→ Written exercise:
Reproduce every entry exactly as shown.

Data entries
════════
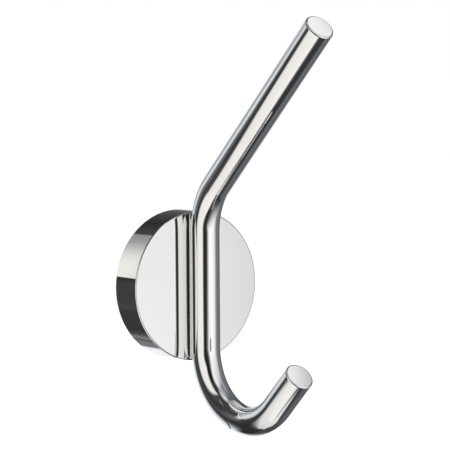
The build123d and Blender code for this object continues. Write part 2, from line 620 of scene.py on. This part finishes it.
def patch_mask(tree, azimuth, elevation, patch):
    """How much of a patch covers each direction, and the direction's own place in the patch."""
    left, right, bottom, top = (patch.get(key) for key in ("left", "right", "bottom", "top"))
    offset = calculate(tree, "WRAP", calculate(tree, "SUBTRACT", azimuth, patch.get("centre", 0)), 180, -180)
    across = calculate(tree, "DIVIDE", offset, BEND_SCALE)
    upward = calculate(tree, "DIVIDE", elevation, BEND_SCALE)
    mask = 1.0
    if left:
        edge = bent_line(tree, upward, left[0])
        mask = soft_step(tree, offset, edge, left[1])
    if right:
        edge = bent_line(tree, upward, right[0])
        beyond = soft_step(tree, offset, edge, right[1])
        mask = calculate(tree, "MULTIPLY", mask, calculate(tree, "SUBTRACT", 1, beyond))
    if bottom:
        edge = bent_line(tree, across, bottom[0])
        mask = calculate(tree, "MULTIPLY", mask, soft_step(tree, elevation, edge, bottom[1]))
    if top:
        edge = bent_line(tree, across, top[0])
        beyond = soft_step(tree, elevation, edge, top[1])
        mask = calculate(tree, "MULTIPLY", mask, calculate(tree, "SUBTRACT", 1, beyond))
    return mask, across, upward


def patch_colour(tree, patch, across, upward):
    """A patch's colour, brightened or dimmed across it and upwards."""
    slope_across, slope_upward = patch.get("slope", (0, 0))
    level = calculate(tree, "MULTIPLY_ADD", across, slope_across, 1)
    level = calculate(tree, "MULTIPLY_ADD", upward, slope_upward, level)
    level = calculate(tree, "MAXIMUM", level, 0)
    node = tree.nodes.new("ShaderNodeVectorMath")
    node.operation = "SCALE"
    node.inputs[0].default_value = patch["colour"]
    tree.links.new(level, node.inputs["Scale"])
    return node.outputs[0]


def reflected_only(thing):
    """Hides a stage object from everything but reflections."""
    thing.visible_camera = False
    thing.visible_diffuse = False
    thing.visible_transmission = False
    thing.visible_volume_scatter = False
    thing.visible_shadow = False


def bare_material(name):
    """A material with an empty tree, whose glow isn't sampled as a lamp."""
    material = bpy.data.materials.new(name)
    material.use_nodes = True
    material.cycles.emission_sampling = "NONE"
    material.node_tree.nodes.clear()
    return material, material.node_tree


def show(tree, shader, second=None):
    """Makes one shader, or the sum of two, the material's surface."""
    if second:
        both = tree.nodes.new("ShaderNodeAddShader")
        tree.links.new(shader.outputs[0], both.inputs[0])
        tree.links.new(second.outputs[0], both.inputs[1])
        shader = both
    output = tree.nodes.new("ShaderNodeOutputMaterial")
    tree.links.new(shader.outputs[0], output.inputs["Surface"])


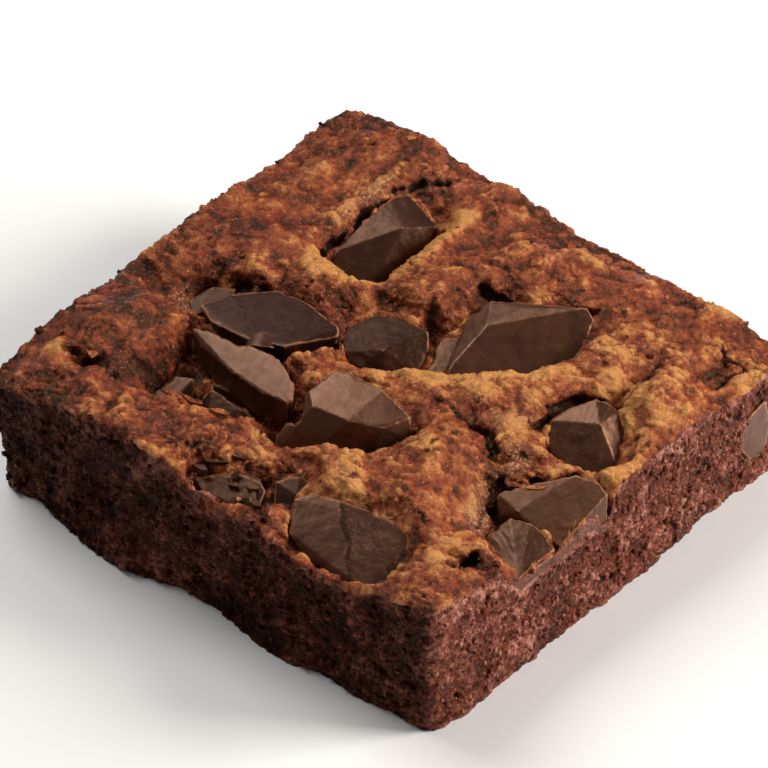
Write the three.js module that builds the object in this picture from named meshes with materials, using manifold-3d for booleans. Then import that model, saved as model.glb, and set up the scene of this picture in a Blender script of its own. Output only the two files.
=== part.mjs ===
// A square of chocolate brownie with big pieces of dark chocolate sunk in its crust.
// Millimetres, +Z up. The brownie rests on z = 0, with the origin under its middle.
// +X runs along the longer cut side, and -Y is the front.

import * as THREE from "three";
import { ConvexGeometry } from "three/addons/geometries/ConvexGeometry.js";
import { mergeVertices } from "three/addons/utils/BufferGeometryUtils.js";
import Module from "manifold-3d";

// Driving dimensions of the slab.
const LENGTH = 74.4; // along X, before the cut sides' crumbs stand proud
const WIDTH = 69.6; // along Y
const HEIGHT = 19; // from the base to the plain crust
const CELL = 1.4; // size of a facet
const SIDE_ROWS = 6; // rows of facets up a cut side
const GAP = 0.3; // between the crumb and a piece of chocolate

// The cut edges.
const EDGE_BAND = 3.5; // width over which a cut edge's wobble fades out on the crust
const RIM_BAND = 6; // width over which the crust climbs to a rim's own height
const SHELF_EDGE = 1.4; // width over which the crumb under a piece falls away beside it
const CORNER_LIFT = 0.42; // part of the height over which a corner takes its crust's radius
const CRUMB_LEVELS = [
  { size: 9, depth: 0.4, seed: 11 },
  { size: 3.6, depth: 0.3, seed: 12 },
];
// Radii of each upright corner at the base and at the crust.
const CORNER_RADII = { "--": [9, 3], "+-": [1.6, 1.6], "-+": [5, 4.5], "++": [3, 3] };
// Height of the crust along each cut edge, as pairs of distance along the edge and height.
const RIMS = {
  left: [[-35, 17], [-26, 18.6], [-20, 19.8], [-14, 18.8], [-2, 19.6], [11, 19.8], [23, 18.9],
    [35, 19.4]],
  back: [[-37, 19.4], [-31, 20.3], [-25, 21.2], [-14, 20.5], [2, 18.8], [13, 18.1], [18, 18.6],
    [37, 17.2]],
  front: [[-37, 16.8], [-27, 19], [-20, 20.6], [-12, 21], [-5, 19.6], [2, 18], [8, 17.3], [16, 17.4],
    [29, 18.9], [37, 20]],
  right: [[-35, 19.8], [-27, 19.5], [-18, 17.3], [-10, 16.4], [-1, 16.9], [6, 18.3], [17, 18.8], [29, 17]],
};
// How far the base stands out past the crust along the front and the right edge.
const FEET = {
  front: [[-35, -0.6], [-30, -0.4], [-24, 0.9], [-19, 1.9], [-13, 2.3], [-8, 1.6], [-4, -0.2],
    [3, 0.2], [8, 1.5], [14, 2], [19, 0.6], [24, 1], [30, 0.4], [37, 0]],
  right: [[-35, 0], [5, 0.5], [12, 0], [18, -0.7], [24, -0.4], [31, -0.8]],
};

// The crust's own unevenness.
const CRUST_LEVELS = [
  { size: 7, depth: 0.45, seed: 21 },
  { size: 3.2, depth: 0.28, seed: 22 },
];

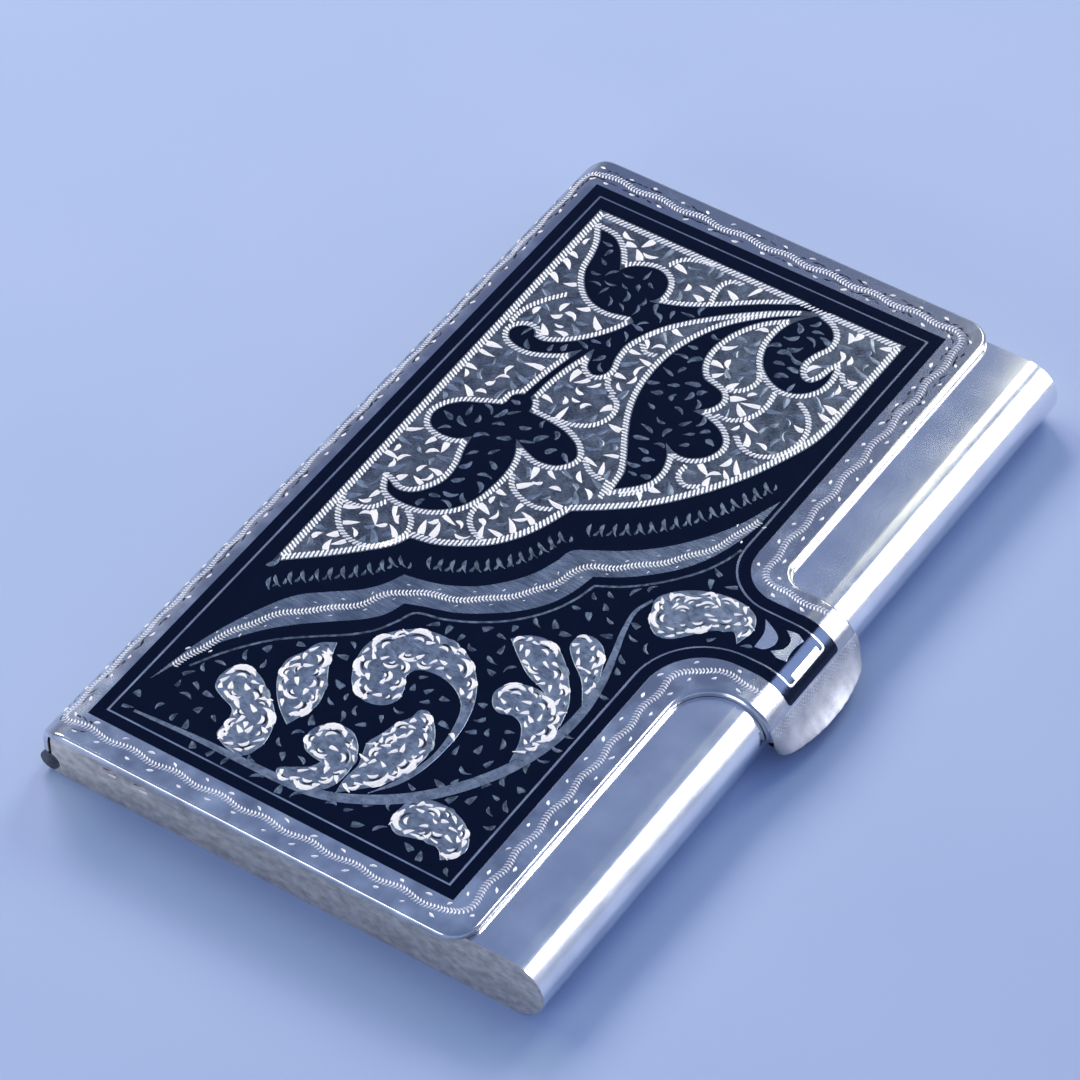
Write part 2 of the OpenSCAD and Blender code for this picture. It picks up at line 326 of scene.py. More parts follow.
════════
→ Solution:
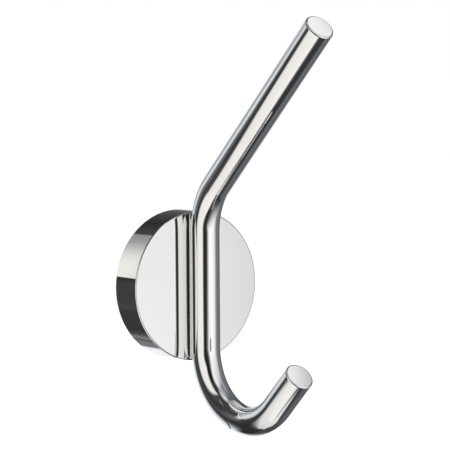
The build123d and Blender code for this object continues. Write part 2, from line 620 of scene.py on. This part finishes it.
def patch_mask(tree, azimuth, elevation, patch):
    """How much of a patch covers each direction, and the direction's own place in the patch."""
    left, right, bottom, top = (patch.get(key) for key in ("left", "right", "bottom", "top"))
    offset = calculate(tree, "WRAP", calculate(tree, "SUBTRACT", azimuth, patch.get("centre", 0)), 180, -180)
    across = calculate(tree, "DIVIDE", offset, BEND_SCALE)
    upward = calculate(tree, "DIVIDE", elevation, BEND_SCALE)
    mask = 1.0
    if left:
        edge = bent_line(tree, upward, left[0])
        mask = soft_step(tree, offset, edge, left[1])
    if right:
        edge = bent_line(tree, upward, right[0])
        beyond = soft_step(tree, offset, edge, right[1])
        mask = calculate(tree, "MULTIPLY", mask, calculate(tree, "SUBTRACT", 1, beyond))
    if bottom:
        edge = bent_line(tree, across, bottom[0])
        mask = calculate(tree, "MULTIPLY", mask, soft_step(tree, elevation, edge, bottom[1]))
    if top:
        edge = bent_line(tree, across, top[0])
        beyond = soft_step(tree, elevation, edge, top[1])
        mask = calculate(tree, "MULTIPLY", mask, calculate(tree, "SUBTRACT", 1, beyond))
    return mask, across, upward


def patch_colour(tree, patch, across, upward):
    """A patch's colour, brightened or dimmed across it and upwards."""
    slope_across, slope_upward = patch.get("slope", (0, 0))
    level = calculate(tree, "MULTIPLY_ADD", across, slope_across, 1)
    level = calculate(tree, "MULTIPLY_ADD", upward, slope_upward, level)
    level = calculate(tree, "MAXIMUM", level, 0)
    node = tree.nodes.new("ShaderNodeVectorMath")
    node.operation = "SCALE"
    node.inputs[0].default_value = patch["colour"]
    tree.links.new(level, node.inputs["Scale"])
    return node.outputs[0]


def reflected_only(thing):
    """Hides a stage object from everything but reflections."""
    thing.visible_camera = False
    thing.visible_diffuse = False
    thing.visible_transmission = False
    thing.visible_volume_scatter = False
    thing.visible_shadow = False


def bare_material(name):
    """A material with an empty tree, whose glow isn't sampled as a lamp."""
    material = bpy.data.materials.new(name)
    material.use_nodes = True
    material.cycles.emission_sampling = "NONE"
    material.node_tree.nodes.clear()
    return material, material.node_tree


def show(tree, shader, second=None):
    """Makes one shader, or the sum of two, the material's surface."""
    if second:
        both = tree.nodes.new("ShaderNodeAddShader")
        tree.links.new(shader.outputs[0], both.inputs[0])
        tree.links.new(second.outputs[0], both.inputs[1])
        shader = both
    output = tree.nodes.new("ShaderNodeOutputMaterial")
    tree.links.new(shader.outputs[0], output.inputs["Surface"])


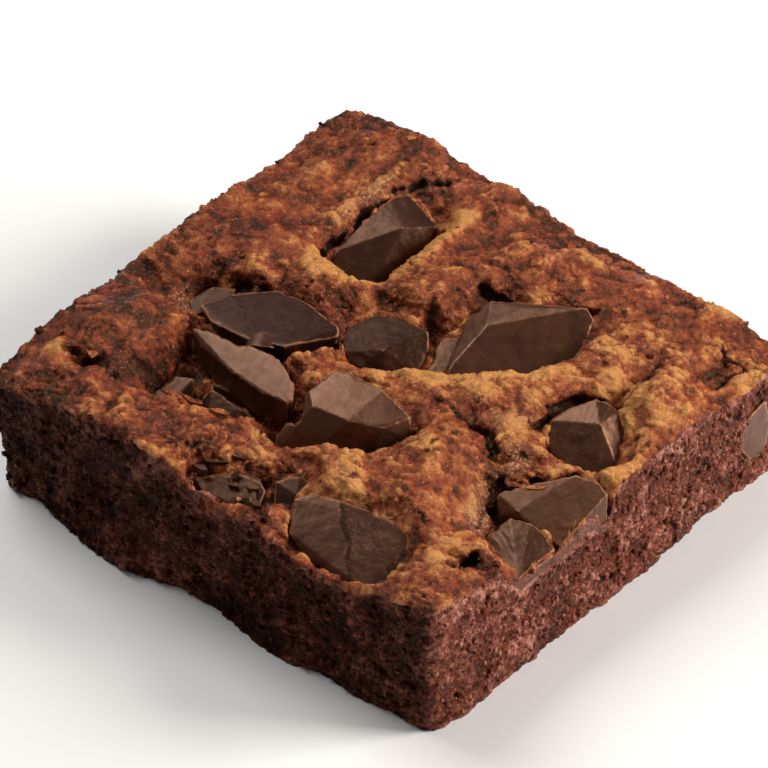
Write the three.js module that builds the object in this picture from named meshes with materials, using manifold-3d for booleans. Then import that model, saved as model.glb, and set up the scene of this picture in a Blender script of its own. Output only the two files.
=== part.mjs ===
// A square of chocolate brownie with big pieces of dark chocolate sunk in its crust.
// Millimetres, +Z up. The brownie rests on z = 0, with the origin under its middle.
// +X runs along the longer cut side, and -Y is the front.

import * as THREE from "three";
import { ConvexGeometry } from "three/addons/geometries/ConvexGeometry.js";
import { mergeVertices } from "three/addons/utils/BufferGeometryUtils.js";
import Module from "manifold-3d";

// Driving dimensions of the slab.
const LENGTH = 74.4; // along X, before the cut sides' crumbs stand proud
const WIDTH = 69.6; // along Y
const HEIGHT = 19; // from the base to the plain crust
const CELL = 1.4; // size of a facet
const SIDE_ROWS = 6; // rows of facets up a cut side
const GAP = 0.3; // between the crumb and a piece of chocolate

// The cut edges.
const EDGE_BAND = 3.5; // width over which a cut edge's wobble fades out on the crust
const RIM_BAND = 6; // width over which the crust climbs to a rim's own height
const SHELF_EDGE = 1.4; // width over which the crumb under a piece falls away beside it
const CORNER_LIFT = 0.42; // part of the height over which a corner takes its crust's radius
const CRUMB_LEVELS = [
  { size: 9, depth: 0.4, seed: 11 },
  { size: 3.6, depth: 0.3, seed: 12 },
];
// Radii of each upright corner at the base and at the crust.
const CORNER_RADII = { "--": [9, 3], "+-": [1.6, 1.6], "-+": [5, 4.5], "++": [3, 3] };
// Height of the crust along each cut edge, as pairs of distance along the edge and height.
const RIMS = {
  left: [[-35, 17], [-26, 18.6], [-20, 19.8], [-14, 18.8], [-2, 19.6], [11, 19.8], [23, 18.9],
    [35, 19.4]],
  back: [[-37, 19.4], [-31, 20.3], [-25, 21.2], [-14, 20.5], [2, 18.8], [13, 18.1], [18, 18.6],
    [37, 17.2]],
  front: [[-37, 16.8], [-27, 19], [-20, 20.6], [-12, 21], [-5, 19.6], [2, 18], [8, 17.3], [16, 17.4],
    [29, 18.9], [37, 20]],
  right: [[-35, 19.8], [-27, 19.5], [-18, 17.3], [-10, 16.4], [-1, 16.9], [6, 18.3], [17, 18.8], [29, 17]],
};
// How far the base stands out past the crust along the front and the right edge.
const FEET = {
  front: [[-35, -0.6], [-30, -0.4], [-24, 0.9], [-19, 1.9], [-13, 2.3], [-8, 1.6], [-4, -0.2],
    [3, 0.2], [8, 1.5], [14, 2], [19, 0.6], [24, 1], [30, 0.4], [37, 0]],
  right: [[-35, 0], [5, 0.5], [12, 0], [18, -0.7], [24, -0.4], [31, -0.8]],
};

// The crust's own unevenness.
const CRUST_LEVELS = [
  { size: 7, depth: 0.45, seed: 21 },
  { size: 3.2, depth: 0.28, seed: 22 },
];

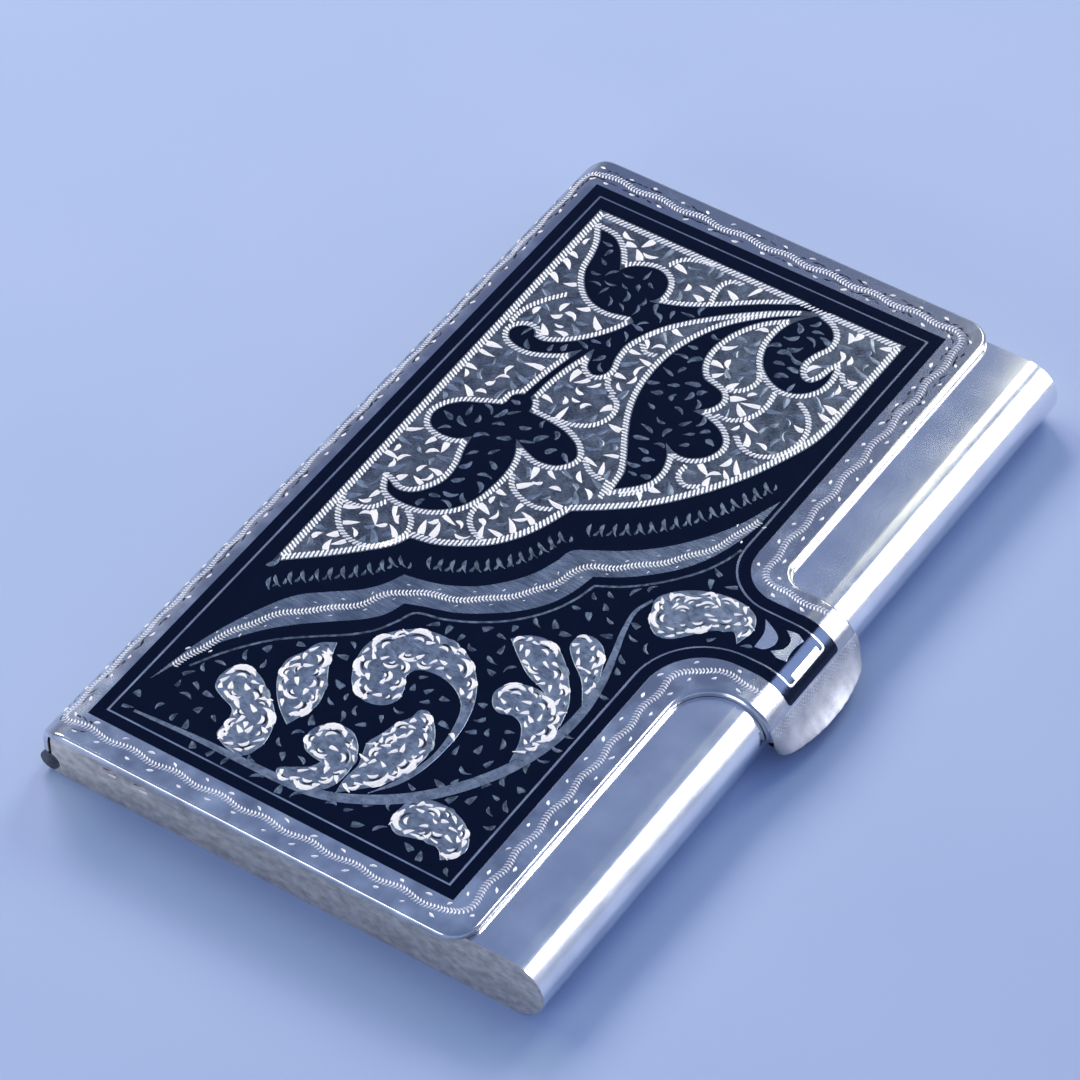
Write part 2 of the OpenSCAD and Blender code for this picture. It picks up at line 326 of scene.py. More parts follow.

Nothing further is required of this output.